The residents of the whole Judean countryside and Jerusalem were baptized by John in the river Jordan, confessing their sins. All have sinned. They were willing to admit and confess it publicly before God and those gathered. Sometimes confession is necessary to stop us sliding back into poor behaviour and to gain the support of others. The much maligned sacrament of reconciliation or confession to a priest or Christian soul friend sometimes helps us to leave our sin and guilt behind.

Repentance is not easy. John knew his followers would find self-reformation difficult and sometimes impossible so John pointed to the one more powerful than him, coming after him.

We need Jesus to fill the hole in our lives

John was not worthy even to serve as a slave and untie the thong of his sandals. John knew he was only human, a sinner, limited in knowledge and power. We don’t hear of John healing and raising the dead.

Jesus has the power and authority to forgive us our sins and to heal us. He also gives us the power to resist sin.

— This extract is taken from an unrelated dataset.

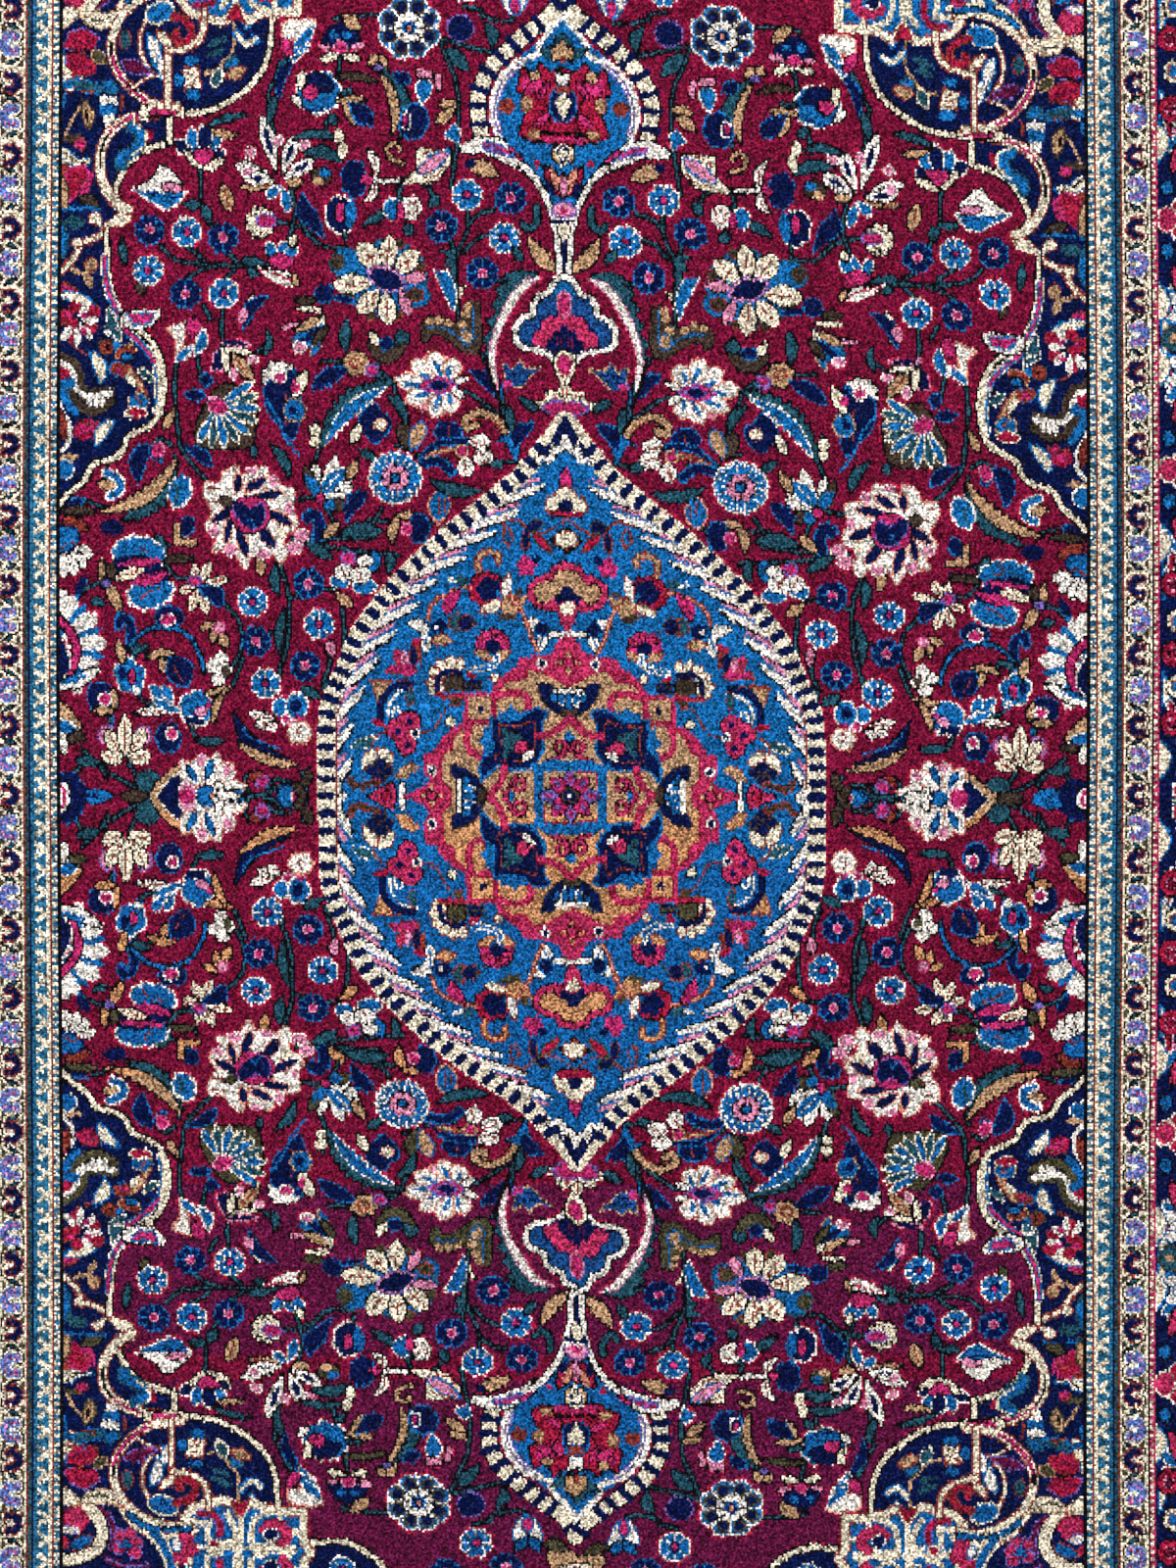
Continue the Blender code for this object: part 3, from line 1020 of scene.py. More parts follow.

Water was an out ward symbol of cleansing and dying to sin. Jesus cleanses and heals us on the inside. John points to Jesus who will baptize, totally immerses us with the Holy Spirit.

Through flooding our lives with himself, Jesus makes our whole being holy.

We need Jesus to come and reign. We can prepare for his coming, by repenting, putting right what we can and inviting Jesus to turn our world upside down by baptising us with his Holy Spirit so that he will enable us to live lives which reflect his light and his glory

God both created time and entered time when Christ was born among us as a baby. He became one of us so that when out time on earth comes to an end, we might share in his resurrection and live with and in him forever in a new heaven and a new earth where righteousness will be at home.

For some death will come suddenly. Those of you reading this are privileged, for we have time to prepare. When time has gone will you have accepted Jesus as your Saviour?